Taric和他哥哥就是靠经营船屋和做生意维持全家人的生活。在每天晚上临睡前的聊天中,Taric与我谈的最多的是他的家人。这个年仅24岁的年轻人,因一场大病,使得腿部静脉不流通,又因无钱看病,最后造成右腿终身残疾。与斯利那加其他人家一样,他也有一个令人羡慕的大家庭,现在住在船屋的只是其中一部分家庭成员,有56岁的母亲、哥哥、以及另一个兄弟的媳妇和孩子,父亲很早就去世了。
我们围坐在暖炉边,他对我说:“我喜欢与家人生活在一起,还非常喜欢孩子,越多越好。生活在一个大家庭里,我感觉很温暖、很安全,大家彼此照顾,克服一切困难,总之在我的世界里没有比爱护家人、照顾家人更让我觉得重要的事了。”他还这么年轻,就已经对家庭有了一份如此强烈的责任感,真是令我感动。联想到我们这些生活在大都市的女子,年纪一把了还不愿结婚,也不喜欢与父母住在一起,Taric的这番话对我有不小的触动。

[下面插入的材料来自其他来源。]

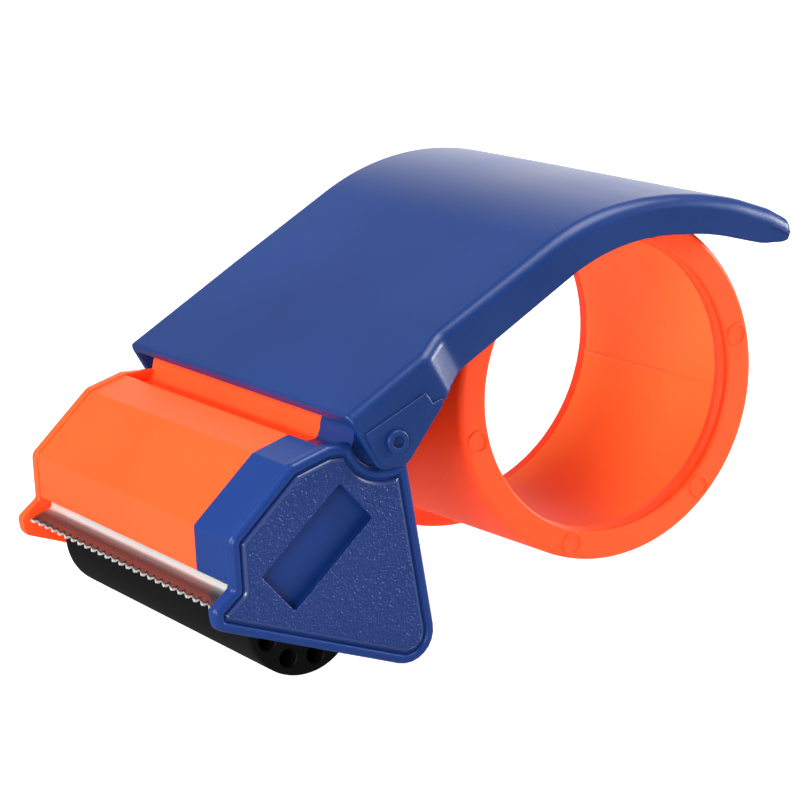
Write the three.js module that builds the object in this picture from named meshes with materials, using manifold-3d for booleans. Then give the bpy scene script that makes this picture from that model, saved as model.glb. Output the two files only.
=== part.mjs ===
// Hand-held packing-tape dispenser: an orange frame with a tape hub, a cutting head with a toothed
// blade and a rubber press roller, a blue side cover on the head, and a blue hinged handle that
// arches over the tape roll.
//
// Millimetres. X runs across the width (the open side, where a roll is slid on, is +X), Y runs
// from the blade (-Y) to the handle's tail (+Y), Z is up. Side views are drawn as [y, z] measured
// from the hub axis, and the whole group is then lifted so that its origin is on the ground.
import * as THREE from 'three';
import { mergeVertices } from 'three/addons/utils/BufferGeometryUtils.js';
import Module from 'manifold-3d';

const wasm = await Module();
wasm.setup();

// ---- driving dimensions ---------------------------------------------------------------------
const GAP = 0.3;                       // between neighbouring pieces
const GROUND_Z = -47.75;               // standing surface below the hub axis
const CENTRE_Y = -30.83;               // middle of the object's length

const HUB = {
  halfLength: 30.4, radiusNear: 37.5, radiusFar: 38.6, wall: 2, lipRadius: 30.2,
  lipDepth: 5, lipThickness: 2, lipRound: 0.4, lipDraft: 0.6, rimRound: 1.2,
  flangeRadius: 40.8, flangeZ: -2.3,
};

const HEAD = { halfWidth: 46, plate: 3, seamX: 30 };

// Corner points of the head's side plates, [y, z, corner radius], counter-clockwise from above.
const PLATE = [
  [-60.3, -1.5, 0.6], [-77.3, -1.5, 1.5], [-85.6, -4.3, 3], [-98.9, -17.4, 2.5],
  [-98.3, -27.2, 1], [-102.6, -30.9, 1.6], [-101.9, -34.7, 2.4], [-51.2, -50.6, 6.3],
];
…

当然,这还与他信仰伊斯兰教有关。斯利那加有95%以上的人是穆斯林,他们认为,一个人在自己生活最艰难的时候还能竭尽所能地照顾父母是一种荣耀,也是一件幸福的事,更是个人心智成长的一大机会。在伊斯兰教中,仅仅为我们的父母祈福是不够的,还必须发挥无限的怜悯之心,衷心记住当我们还是孩子时,他们为我们所做的更甚于他们为自己所做的,尤其是母亲特别值得尊重。
这里的每户人家,都是男主外、女主内。Taric家里那两个女人的活动范围就在自家船屋(就在我的船屋旁边)周围,像生活在世界上其他地方的女人一样,她们每天都有忙不完的家务、烧不完的饭菜,但却乐在其中,因为这小小的一方天地就是她们心中的乐园。
走进那并不宽敞的船屋,里面非常整洁、干净,还很舒服,不多的家用电器及其它生活用品几乎全是中国制造,他们喜欢用中国货,便宜又耐用。Taric打开电脑,给我看他的朋友拍的有关斯利那加的照片,这时家人为我准备好了素食(各种蔬菜放在一起煮熟,不放辣,再配上米饭),这是我要求的,因为从抵达印度的第一天起就得了重感冒,再经斯利那加的冷风一吹,病情愈加严重,甚至咳嗽起来(以前感冒从不咳嗽),吃什么东西都没有胃口,那两天全靠吃饼干就着矿泉水来维持体力,没有机会品尝喀什米尔的美食。这顿素食是我第一次也是最后一次品尝当地人做的饭菜,勉强咽了下去,强忍住没有吐出来,也不知道是因为我没胃口还是她们做的蔬菜实在淡而无味?不过有意思的是,后来当我来到卡久拉霍时,遇见来自喀什米尔的小店老板,一个可爱的小老头,给自己取名叫“超级马利奥”。得知我曾去过斯利那加,他便热情相邀,带我来到一家餐馆,请我品尝了著名的喀什米尔鸡,了却了我没有在斯利那加品尝喀什米尔美食的遗憾。当时,我学他的样,将“恰巴提”(印度饼)撕开,用右手拿着它沾上喀什米尔鸡的浓汁,放进嘴里,顿时咖喱、各种香料的味道充满唇齿相,香浓美味至今难忘。我当即告诉他,等我回到上海,我会想死这道菜的。也因为这道菜,我永远忘不了喀什米尔,忘不了在斯利那加旅行的那些日子。